A side note: In describing the associations between the roots of the characteristic polynomial and stability, we referred to a causal DTLTI system. If we were to consider an anti-causal system, the impulse response of which proceeds in the negative direction toward n → −∞, then the associations described above would have to be reversed. In that case roots outside the unit circle of the complex plane would lead to stable behavior.

Why is stability important for a DTLTI system?

An unstable DTLTI system is one that is capable of producing an unbounded output signal in response to at least some bounded input signals. What is the practical significance of this?
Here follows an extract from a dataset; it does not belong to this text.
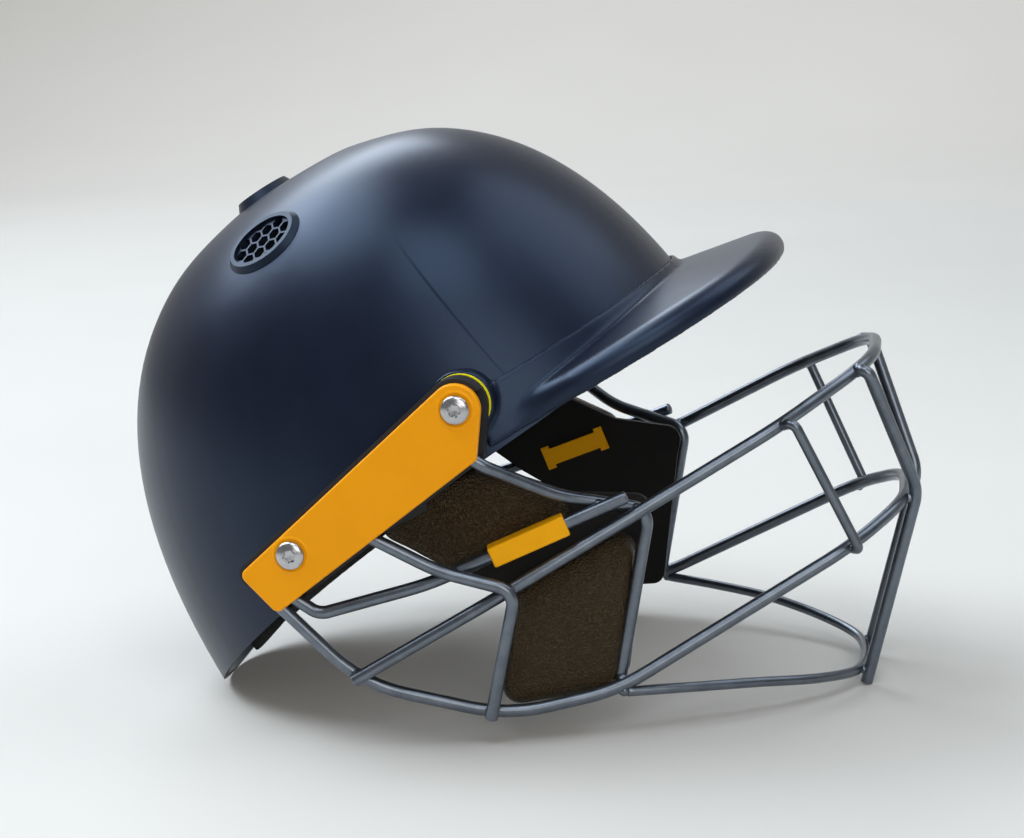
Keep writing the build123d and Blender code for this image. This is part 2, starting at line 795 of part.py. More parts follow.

Since we are dealing with numerical algorithms implemented via software on a computer, an unstable algorithm may lead to an output signal containing numbers that keep growing until they reach magnitudes that can no longer be handled by the number representation conventions of the processor or the operating system. When this occurs, the software that implements the system ceases to function in the proper way.

3.10 Further Reading

[1] S. Elaydi. An Introduction to Difference Equations. Springer Undergraduate Texts in Mathematics and Technology. Springer, 2005.

[2] W.G. Kelley and A.C. Peterson.Difference Equations: An Introduction With Applications. Harcourt/Academic Press, 2001.

[3] V. Lakshmikantham. Theory of Difference Equations Numerical Methods and Applications. Marcel Dekker, 2002.

[4] R.E. Mickens. Difference Equations: Theory and Applications. Van Nostrand Reinhold Company, 1990.

MATLAB Exercises

Problems

1. 3.1. A number of discrete-time systems are specified below in terms of their input-output relationships. For each case determine if the system is linear and/or time-invariant.

   1. y[n] = x[n]u[n]
   2. y[n] = 3x[n] + 5
   3. y[n] = 3x[n] + 5u[n]
   4. y[n] = n x[n]
   5. y[n] = cos(0.2πn) x[n]
   6. y[n] = x[n] + 3x[n − 1]
   7. y[n] = x[n] + 3 x[n − 1]x[n − 2]

2. 3.2. A number of discrete-time systems are described below. For each case determine if the system is linear and/or time-invariant.

   1. $y\left[n\right]={\displaystyle \sum _{k=-\infty }^n}x\left[k\right]$
   2. $y\left[n\right]={\displaystyle \sum _{k=0}^n}x\left[k\right]$
   3. $y\left[n\right]={\displaystyle \sum _{k=n-2}^n}x\left[k\right]$
   4. $y\left[n\right]={\displaystyle \sum _{k=n-2}^{n+2}}x\left[k\right]$

3. 3.3. Consider the cascade combination of two systems shown in Fig. P.3.3(a).

   Figure P. 3.3

   

   1. Let the input-output relationships of the two subsystems be given as

      $$\begin{array}{ccc}{\text{Sys}}_1\left\{x\left[n\right]\right\}=3x\left[n\right]& \text{and}& {\text{Sys}}_2\left\{w\left[n\right]\right\}=w\left[n-2\right]\end{array}$$

      Write the relationship between x[n] and y[n].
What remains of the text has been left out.